Illegal? How do u mean? Surely they would get spotted. I heard police there are ruthless with the spot checks, which worries me a bit.


----------



## davexf (Jan 26, 2009)

Miss_Marbella said:


> Hi dave
> I dont even know what ive got on this car lol. I just drive it. Ive never even opened the bonnet. So i can take it to the garage and they will fix it for me? How much does it usually cost?


Hola 

Yes when you get here you can take it to a garage and get it done. In general labour costs in Spain are cheaper than the UK. Sorry but no idea of costs, I know in my area there are a number of good cheap garages that do excellent work. Marbella in general is more expensive than my area 

Davexf


----------



## danboy20 (Jul 10, 2017)

Miss_Marbella said:


> Illegal? How do u mean? Surely they would get spotted. I heard police there are ruthless with the spot checks, which worries me a bit.
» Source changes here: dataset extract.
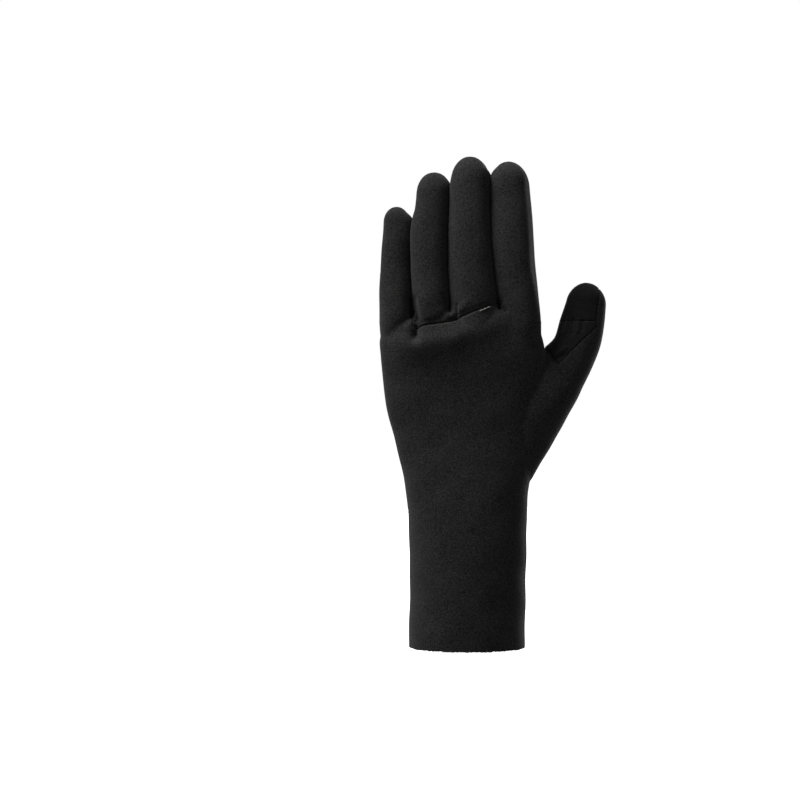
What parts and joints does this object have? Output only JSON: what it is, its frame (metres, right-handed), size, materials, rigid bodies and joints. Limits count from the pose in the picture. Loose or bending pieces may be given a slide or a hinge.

I think he was joking!! At least I hope he was....

I know a decent, honest mechanic I can recommend. 

You might also want to investigate whether the lights can be manually dipped to the other side....my Mercedes has a switch under the lights that allows you to change the direction of the dip.

Otherwise, new lights for a mini cooper could be expensive!!


----------



## davexf (Jan 26, 2009)

danboy20 said:


> You might also want to investigate whether the lights can be manually dipped to the other side....my Mercedes has a switch under the lights that allows you to change the direction of the dip.
> 
> Otherwise, new lights for a mini cooper could be expensive!!


Hola 

I have never known a switch to be acceptable for a permanent import - as a temporary measure you might get away with it. There are specialist shops like my local Bosch that can do headlights at a reasonable price. 

Davexf


----------



## Localizer (Jun 23, 2016)

Permanent import - you'll need EU spec lights for Spain.... modded lights from the UK won't cut it.... you'll need a full set, front and rear. You may even have issues if, for example, the style/model of alloy wheel was not sold in Spain necessitating a new set of wheels - Minis can be enormously configured at point of sale and ITV centres can be rigorous in interpreting rules. 
Honestly, and I have imported a vehicle and re-registered one myself, I would not do it again.... even after you have jumped through all the hoops you'll still be living with the day 2 day issues of sitting on the wrong side of the car.


----------



## Pesky Wesky (May 10, 2009)

I have never had a British car here, but I would say sell, sell, sell.
You are coming to a new country that you want to enjoy. The last thing I'd want is more hassle doing yet more paperwork, finding out where such and such office is, going to a garage, paying out quite a lot of money and all in temperatures of 30 - 40º degrees.
You can get a gestor to do the paperwork, but then you have to find one of those and pay out even more money. In the end what do you get? A RHD in a country set up for LHD. No thanks!


----------



## Pesky Wesky (May 10, 2009)

PS Please look at FAQ's number 4 for lots of details about cars (and lots of other stuff). Scroll through all of the thread links in number 4 as some are not pertinent.


----------



## Williams2 (Sep 15, 2013)

Localizer said:


> Permanent import - you'll need EU spec lights for Spain.... modded lights from the UK won't cut it.... you'll need a full set, front and rear. You may even have issues if, for example, the style/model of alloy wheel was not sold in Spain necessitating a new set of wheels - Minis can be enormously configured at point of sale and ITV centres can be rigorous in interpreting rules.
> Honestly, and I have imported a vehicle and re-registered one myself, I would not do it again.... even after you have jumped through all the hoops you'll still be living with the day 2 day issues of *sitting on the wrong side of the car.*


Sitting on the wrong side of my Spanish plated, british RHD car has never bothered me and I've been doing it for
over 4 years in Spain.
So I'm sure it will never bother Marbs if she would rather keep her 'pride & joy' from the UK.

Lastly I think too much is made about the 'perils of the paperwork' in converting your UK car to Spanish plates.
For me it's like taxes and everything else eg Modelo 720 - Let your Gestor take the strain.


----------



## danboy20 (Jul 10, 2017)

davexf said:


> Hola
> 
> I have never known a switch to be acceptable for a permanent import - as a temporary measure you might get away with it. There are specialist shops like my local Bosch that can do headlights at a reasonable price.
> 
> Davexf


Well it´s been legally registered, and passed 5 ITV tests.


----------